Honoring unsung black history heroes
By Senior Airman Leticia Hopkins, 347th Rescue Wing Public Affairs
/ Published February 24, 2006
MOODY AIR FORCE BASE, Ga. --
I think it’s great, during Black History Month, we stop and reflect on the important things that occurred in the black community as a whole.
That said, every year we seem to focus on the same influential people. While they deserve all the credit and respect given to them, there are many other “unsung” black heroes from our past and today.
Black history should encompass all of those who have made a difference and should give youth the hope to make things better in the future.
After thinking of my own family, I realized they also have played a role in black history, while creating a family tradition of service.
My maternal grandfather, James Ingram, served on nuclear submarines in the U.S. Navy for 21 years before retiring in 1969 from active-duty service.
My paternal grandfather, Stephen Hopkins, joined the Army at 18 years old, one month before the Korean War began. He fought in the war for five months before he was captured by the Chinese. He walked from winter until spring, to get to the prison camp where he would spend the next two-and-a-half years of his life.
The first task he had to perform was catching 50 flies a day. His group also cleared roads and built makeshift playgrounds.
They were forced to look at pictures and watch films of the injustice blacks received in America. After being shown these images, they were asked how they could fight for a country allowing that kind of injustice.
Fifteen days after the war ended, he was released.
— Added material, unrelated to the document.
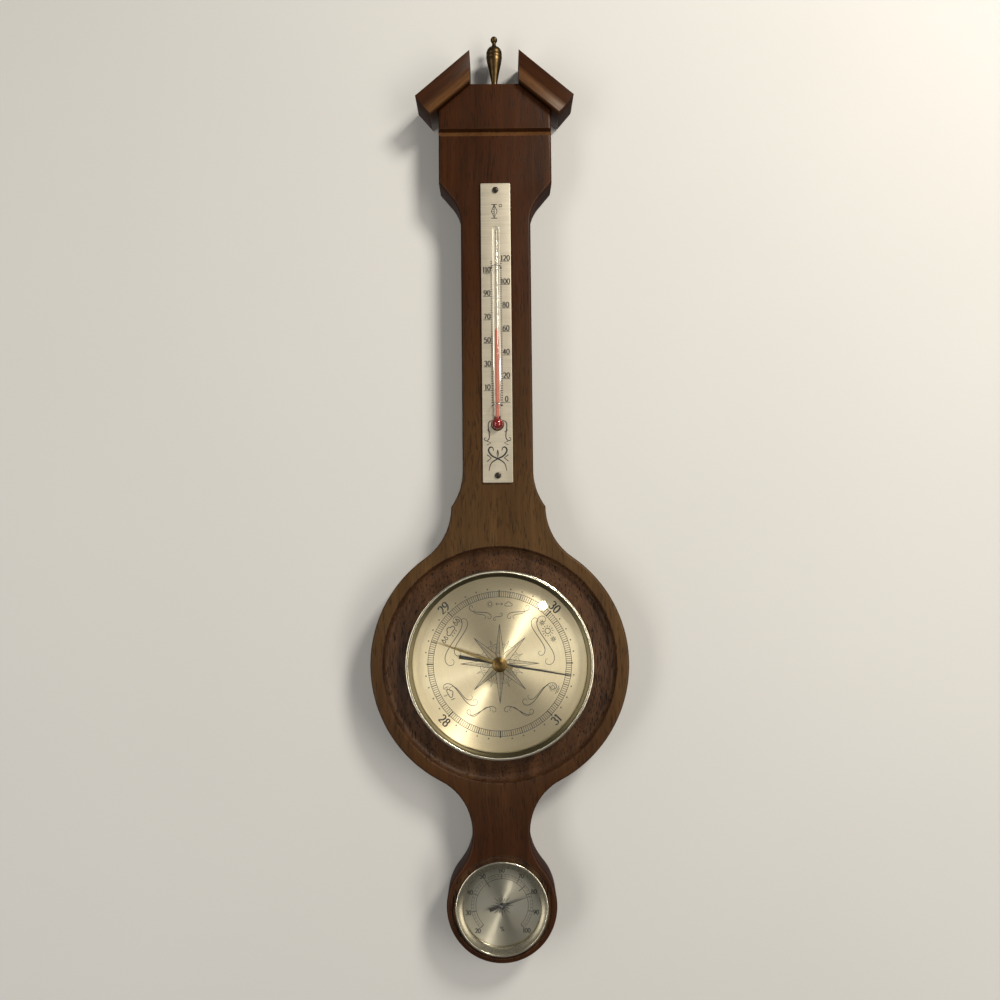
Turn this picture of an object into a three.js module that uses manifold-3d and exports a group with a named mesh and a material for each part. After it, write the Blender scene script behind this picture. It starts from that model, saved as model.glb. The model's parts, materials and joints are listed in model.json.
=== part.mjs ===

My grandfather said he was proud of his service. If he could, he would have stayed in the military. He valued his service even as some people made comments about how African Americans should not serve their country. He felt being in America was a blessing, especially after seeing how others lived.
Military service did not stop with my grandfather; my father Gregory Hopkins joined the Air Force at the age of 17. He served the military during several operations and had the chance to impact many fellow Airmen.
As a first sergeant, he looked out for his troops. Many people have told me how he helped them with their careers and lives. My father never made a big deal about his job. He said his actions were normal, and they were what should be done. In today’s world, we can’t always find someone willing to help us succeed, much less if we have had a few stumbles along the way.
My dad retired as a master sergeant and is continuing to positively influence people with his current job as a Junior ROTC instructor.
Like others in my family, I too joined the military. I’ve deployed to Germany and Iraq. I met many injured Soldiers and Airmen who would serve all over again, even though their dedicated service left them permanently disabled.
I always thought I understood the importance of being in the military; especially as some gave their lives for freedoms others enjoy every day. I also knew my family was made up of great and brave people. But now, my own experiences have led me to share the pride my grandfathers and father had in the military.
Black history is more than just blacks making progress for blacks; it is anything they do to impact any person’s life. We should also remember there were many people helping blacks progress, and America’s black history is made up of all these different people.
Talk to your family, and you may learn you have a little-known black history fact within your own family.